Back in 2009, not long after he became LACMA’s director, Michael Govan suspended the museum’s weekend screening program. Attendance had been too low to justify the cost, in Govan’s opinion, but the outcry was swift. Martin Scorsese wrote an open letter; the film community launched an online petition; the museum scheduled a sit-down with filmmakers. Within a few months, the Hollywood Foreign Press and Time Warner had donated $75,000 apiece to keep their art form on high visibility at LACMA.

The museum hadn't planned to suspend its film screenings indefinitely, but this was exactly the kind of support it needed all along. In 2010, LACMA began hosting its annual Art + Film Gala to raise money for both the visual arts and film-related programs. This year, director Kathryn Bigelow and light and space artist Robert Irwin were the honorees. A film that documentarian Lisanne Skyler made about Irwin screened and Bigelow talked about her mentor, conceptual artist Lawrence Weiner. Film met art in a fluid, collaborative way and $3.6 million was raised.

The idea here, an old-fashioned one that sometimes seems new in a city in which a 50-year-old art museum is the oldest, is that people of means pool their resources and expertise to preserve cultural histories and artifacts they care about. Nothing about the Lucas Museum of Narrative Art’s self-presentation suggests overarching concerns with collaboration or shared cultural concerns.

“Lucas has thousands of pieces, enough to rotate his exhibits every six months for the next six years,” CBS reporter Whitaker told his viewers following his visit to Skywalker Ranch. Perhaps he has even more now but, while quite impressive, the idea of one exhibition after another sourced from one man’s treasure chest (“I basically buy what I like,” Lucas has said) seems pretty myopic, certainly not meant to inspire cultural collaboration.
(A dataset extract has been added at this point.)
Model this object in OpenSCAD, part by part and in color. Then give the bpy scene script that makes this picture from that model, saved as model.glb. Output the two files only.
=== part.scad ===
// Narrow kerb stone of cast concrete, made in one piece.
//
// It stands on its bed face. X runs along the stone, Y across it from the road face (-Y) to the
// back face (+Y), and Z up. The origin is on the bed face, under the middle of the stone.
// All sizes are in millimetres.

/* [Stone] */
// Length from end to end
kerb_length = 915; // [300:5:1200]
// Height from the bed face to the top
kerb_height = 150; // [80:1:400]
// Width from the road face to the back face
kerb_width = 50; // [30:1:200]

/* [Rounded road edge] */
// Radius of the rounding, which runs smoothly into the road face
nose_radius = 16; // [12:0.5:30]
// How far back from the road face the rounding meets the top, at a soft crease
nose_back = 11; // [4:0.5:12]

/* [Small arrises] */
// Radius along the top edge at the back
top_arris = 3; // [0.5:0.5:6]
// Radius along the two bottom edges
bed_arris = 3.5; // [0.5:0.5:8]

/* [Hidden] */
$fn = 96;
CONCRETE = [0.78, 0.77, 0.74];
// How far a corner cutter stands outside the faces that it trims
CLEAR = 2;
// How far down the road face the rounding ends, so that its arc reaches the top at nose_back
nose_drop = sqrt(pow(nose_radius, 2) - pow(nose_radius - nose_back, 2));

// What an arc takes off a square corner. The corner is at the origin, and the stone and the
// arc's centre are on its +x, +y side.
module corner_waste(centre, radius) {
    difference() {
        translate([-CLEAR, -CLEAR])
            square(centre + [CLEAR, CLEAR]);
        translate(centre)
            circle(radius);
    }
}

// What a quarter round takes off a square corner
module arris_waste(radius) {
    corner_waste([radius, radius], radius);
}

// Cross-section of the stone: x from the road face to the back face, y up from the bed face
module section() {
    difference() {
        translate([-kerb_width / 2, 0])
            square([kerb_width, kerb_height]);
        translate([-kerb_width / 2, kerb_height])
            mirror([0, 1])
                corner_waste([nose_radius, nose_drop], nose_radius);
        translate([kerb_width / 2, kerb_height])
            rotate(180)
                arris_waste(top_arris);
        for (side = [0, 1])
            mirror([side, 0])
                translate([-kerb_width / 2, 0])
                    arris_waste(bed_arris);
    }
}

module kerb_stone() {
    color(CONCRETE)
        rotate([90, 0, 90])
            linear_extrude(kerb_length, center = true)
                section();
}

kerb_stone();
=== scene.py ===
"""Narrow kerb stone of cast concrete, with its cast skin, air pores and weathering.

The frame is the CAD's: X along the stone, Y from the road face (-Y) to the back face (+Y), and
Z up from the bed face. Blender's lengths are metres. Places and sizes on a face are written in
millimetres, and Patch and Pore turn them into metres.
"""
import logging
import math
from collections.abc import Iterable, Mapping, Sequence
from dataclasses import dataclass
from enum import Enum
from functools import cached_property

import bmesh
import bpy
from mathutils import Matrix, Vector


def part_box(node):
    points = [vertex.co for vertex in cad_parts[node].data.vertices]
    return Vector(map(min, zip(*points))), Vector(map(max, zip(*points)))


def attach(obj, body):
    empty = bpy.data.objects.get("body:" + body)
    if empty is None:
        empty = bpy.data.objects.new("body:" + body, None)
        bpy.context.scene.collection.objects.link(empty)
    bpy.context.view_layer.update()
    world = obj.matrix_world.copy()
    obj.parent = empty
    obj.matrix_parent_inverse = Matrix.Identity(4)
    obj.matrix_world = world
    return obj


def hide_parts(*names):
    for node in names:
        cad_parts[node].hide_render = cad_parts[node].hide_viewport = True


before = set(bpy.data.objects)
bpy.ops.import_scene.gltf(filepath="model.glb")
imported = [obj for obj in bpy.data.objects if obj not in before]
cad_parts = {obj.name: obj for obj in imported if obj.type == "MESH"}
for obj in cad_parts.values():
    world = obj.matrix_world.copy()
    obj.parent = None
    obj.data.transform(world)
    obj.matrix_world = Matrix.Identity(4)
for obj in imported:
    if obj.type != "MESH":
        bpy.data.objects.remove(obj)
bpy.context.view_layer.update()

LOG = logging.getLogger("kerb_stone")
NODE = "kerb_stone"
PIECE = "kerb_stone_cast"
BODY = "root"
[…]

Lucas likes comic books, which he started collecting back when he still wanted to be an illustrator, before he learned he could tell the stories he wanted to tell through movies. He also has a lot of works by Norman Rockwell, the illustrator and painter known for his heart-jerking, all-American scenes. Lucas even owns a few works by Rockwell “about storytelling,” like Shadow Artist (1920), in which a man uses his hands as shadow puppets.

“When you see a Rockwell,” Lucas told Whitaker, “you see something of yourself in there, no matter who you are or where you came from.” Whitaker wondered about the people who find Rockwell’s work schmaltzy or banal, or “so bad it’s good” in the way an unironic movie on the Hallmark Channel can be. “In the end, you either look through the world through cynical eyes or idealistic eyes,” Lucas replied. (There are plenty of arguments to be made for Rockwell, but that cynics can’t appreciate him seems a particularly uninspired one.)

Lucas’ narrative art collection includes illustrations by Beatrix Potter and drawings done for Winnie the Pooh books; paintings of Westward expansion by Thomas Hart Benton; World War II photographs by photojournalist W. Eugene Smith; and set pieces from The Wizard of Oz. In other words, it’s not terribly coherent. The connecting theme seems to be nostalgia. Lucas apparently likes things related to events and pop culture trends: big wars, big blockbusters, long-running comic strips. He also likes Americana and impressionism.

“What distinguishes Narrative Art from other genres is its ability to narrate a story across diverse cultures, preserving it for future generations,” says the museum’s website, before quoting theorist Roland Barthes and citing the Lascaux Caves and Michelangelo. The explanation inadvertently makes it seem like narrative art can’t really be a “genre” since it includes almost everything. Well, except abstract expressionism. That painterly movement is not narrative: “Although Abstract Expressionism had been favored by critics and art connoisseurs, Narrative Art's popularity with the general public never wavered,” the website explains. So perhaps another driving theme is populism over perceived elitism. Is that why the museum’s collection excludes the kind of narrative art made by, say, video artists Yael Bartana or Peggy Ahwesh, whose work certainly builds a bridge between the world of film and contemporary fine art? Because it isn’t popular enough?

“What is terrific about it as an art museum?” asked L.A. Times critic Christopher Knight, in his recent piece on why the Lucas Museum is a bad idea. “Not much, I dare say.” He noted that “narrative art is a made-up category” and that most of the museum’s collection could fit nicely into the collections of other museums. But his main gripe was this: Lucas’ plan “ignores a powerful art museum infrastructure already existing in L.A., one that desperately needs what Lucas could bring to the table.”

Think of how far his $1 billion could go toward endowing programs in which young filmmakers and illustrators collaborate. What if a gift could make MOCA's screening series with Filmforum free to the public? Or funds could go toward building up the film poster collections at LACMA. But instead of channeling his resources toward institutions already working to collect and carefully historicize the kind of art his institution will own — Americana, historic illustrations, film artifacts — his intends, it seems, to present the public with a sloppily invented spiel about the historic importance of “narrative art.”

Perhaps this could be slightly redeemed if the signage and promotional material emphasized that the Lucas Museum of Narrative Art really just centers on what Lucas finds important. This at least will give one accurate angle on the history of Hollywood as a place where egos reign and star power outshines careful thought and craft.